Civic League leader to speak
A nationally known lecturer on civic and political affairs will be the opening guest of Aspen’s renewed community-sponsored speaker series, which kicks off Thursday at the Wheeler Opera House.
Chris Gates, president of the National Civic League, will give a talk on “America’s Evolving Democracy” starting at 7:15 p.m. at the Wheeler. The lecture is free and open to the public.
Gates is a “leading advocate for citizen democracy, an expert on state and local governance structures,” according to a packet of material issued by the Civic League.
Calling Gates “a clear thinker who can diagnose what is broken about our political system,” the packet notes that he was a founder of the Colorado Institute for Leadership Training and has been involved in several Leadership Aspen events.
In fact, Gates said in a telephone interview from his office in Denver, he is planning to lecture at the current Leadership Aspen seminar the day after his talk at the Wheeler.
He said the Civic League, a 105-year-old organization, is “a think tank on issues of community and democracy” and a platform for examining changes in the American political scene.
“It’s really about how the theory of social change has evolved in this country,” he continued. “It’s about the state or our democracy, and how it’s changing, and how social change occurred in the past and might occur in the future.”
His talk will highlight, among other things, his belief that the United States’ political system has evolved from a benevolent, paternalistic, from-the-top framework for creating national policy, to much more of a grass-roots system.

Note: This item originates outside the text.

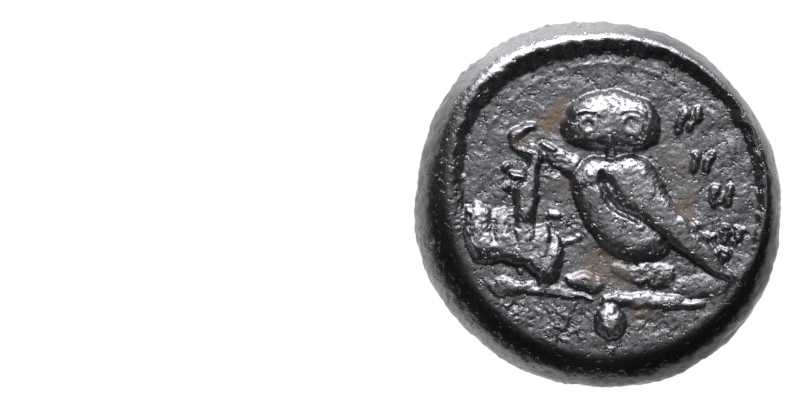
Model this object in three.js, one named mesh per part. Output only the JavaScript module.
// An onkia: a small, thick bronze coin, struck by hand on a cast flan, lying with its owl side up.
// Millimetres, +Z up. The origin is the middle of the underside's bounding box.

import * as THREE from 'three';

// The flan
const coinDiameter = 11.0;
const coinThickness = 2.0;
const widestHeight = 0.55;

// The outline isn't round: waves around it, as [waves in a turn, height in mm, angle of a peak in degrees]
const outlineWaves = [
  [2, 0.09, 136],
  [3, 0.02, 86],
  [4, 0.03, 38],
  [5, 0.02, 59],
  [6, 0.02, 11],
  [8, 0.02, 19],
];

// The owl side: its raised rim stands off centre and fades towards the foot of the design
const owlRimSetback = 0.88;
const owlRimOffset = [0.3, 0.3];
const owlRimBulge = 0.4;
const owlRimBulgeAngle = 138;
const owlRimBulgeHalfAngle = 50;
const owlRimNarrowSlope = 0.26;
const owlRimWideSlope = 0.52;
const owlRimWideSlopeAngle = 120;
const owlFieldDepth = 0.42;
const owlRimFade = 0.42;
const owlRimFadeAngle = 270;
const owlRimFadeHalfAngle = 65;

// The head side: a broad rim, worn flat, that the coin lies on
const headRimSetback = 0.36;
const headRimWidth = 0.5;
const headRimOffset = [0.05, 0.09];
const headRimSlopeWidth = 1.0;
const headFieldDepth = 0.37;

// The two dies were not lined up: the head side is turned by this much about the coin's axis, in degrees
const dieTurn = 300;

// Heights of the figures, and how far each stands above its field
const owlHeight = 5.9;
const owlRelief = 0.42;
const lizardHeight = 3.3;
const lizardRelief = 0.27;
const ledgeLength = 3.2;
const ledgeRelief = 0.27;
const groundLineLength = 6.4;
const groundLineRelief = 0.14;
const pelletDiameter = 0.82;
const pelletRelief = 0.3;
const strokeGroupHeight = 4.6;
const strokeRelief = 0.12;
const borderLineRadius = 4.05;
const borderLineWidth = 0.16;
const borderLineRelief = 0.03;
const headHeight = 5.4;
const headRelief = 0.37;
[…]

Where decisions once were made by a trusted hierarchy of elected leadership, Gates believes, today’s political climate is more rooted in populism and activism.
“Everybody has an opinion about what’s right and what’s not right,” he said. “Everybody has a role to play in making things better.”
Examples, he said, are in the role of the Neighborhood Watch network in the reduction of crime around the nation, as well as the concept of “community policing” that is intended to bring law enforcement officials in closer, more intimate contact with the citizenry.
Another example, he said, is the fact that campaign-finance reform is taking place much more quickly at the state and local level than it is at the national level.
While Congress stalls campaign-finance reform laws, he said, state legislatures and local governments are taking steps aimed at “limiting the amount of money in politics and the way campaigns are run.”
He said he is hoping to stimulate some response from his audience at the Wheeler, and is planning a question-and-answer session after his talk.
The lectures, called the Aspen Community Lecture Series, are sponsored by the city, Hines Aspen Highlands Village, the Community Forum of the Aspen Institute, Leadership Aspen, the Aspen Chamber Resort Association, the Aspen Skiing Co. and the Wheeler Opera House board of directors.